WHAT IS BEING ASKED:
Among the entries that follow, tally the lines with the string "object". Give no more than the number.
-- begin EXCERPTED DATA --
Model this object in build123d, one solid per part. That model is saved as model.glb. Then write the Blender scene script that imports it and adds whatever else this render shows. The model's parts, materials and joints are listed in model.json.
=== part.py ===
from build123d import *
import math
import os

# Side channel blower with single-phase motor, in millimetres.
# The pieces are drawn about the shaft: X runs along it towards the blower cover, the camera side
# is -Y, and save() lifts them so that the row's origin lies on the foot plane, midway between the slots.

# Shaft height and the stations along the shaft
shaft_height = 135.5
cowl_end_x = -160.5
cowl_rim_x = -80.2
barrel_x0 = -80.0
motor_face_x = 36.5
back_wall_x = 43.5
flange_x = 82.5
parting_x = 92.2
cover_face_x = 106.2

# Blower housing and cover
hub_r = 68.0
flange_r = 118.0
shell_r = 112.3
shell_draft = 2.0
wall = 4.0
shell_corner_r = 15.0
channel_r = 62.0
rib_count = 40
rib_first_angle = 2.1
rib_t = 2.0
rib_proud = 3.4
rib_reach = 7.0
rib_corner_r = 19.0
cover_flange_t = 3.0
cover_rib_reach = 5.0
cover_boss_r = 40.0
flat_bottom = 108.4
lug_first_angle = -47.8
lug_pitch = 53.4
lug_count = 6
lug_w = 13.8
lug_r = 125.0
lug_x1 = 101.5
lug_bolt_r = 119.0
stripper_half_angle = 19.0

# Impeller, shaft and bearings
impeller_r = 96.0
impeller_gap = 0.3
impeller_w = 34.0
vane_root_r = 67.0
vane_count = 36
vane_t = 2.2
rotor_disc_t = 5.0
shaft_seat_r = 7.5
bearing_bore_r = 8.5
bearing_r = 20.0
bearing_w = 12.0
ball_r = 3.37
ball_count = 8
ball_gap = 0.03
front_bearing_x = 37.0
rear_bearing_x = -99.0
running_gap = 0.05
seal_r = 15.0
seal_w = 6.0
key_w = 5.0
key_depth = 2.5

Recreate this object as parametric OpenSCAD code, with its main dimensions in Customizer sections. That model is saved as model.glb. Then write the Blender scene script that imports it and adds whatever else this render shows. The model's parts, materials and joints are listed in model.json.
-- end EXCERPTED DATA --
-- begin EXCERPTED DATA --
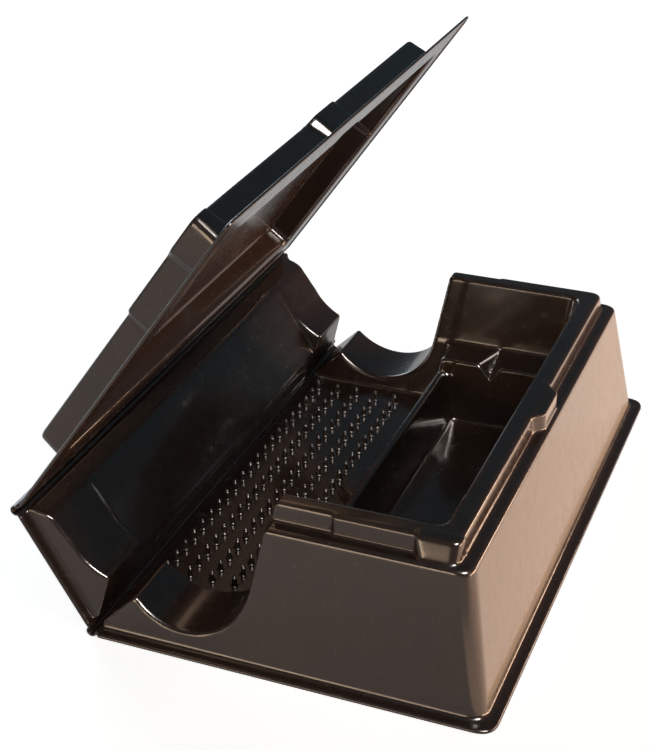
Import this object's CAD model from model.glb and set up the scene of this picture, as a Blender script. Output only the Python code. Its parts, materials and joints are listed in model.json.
-- end EXCERPTED DATA --
THE RESPONSE:
3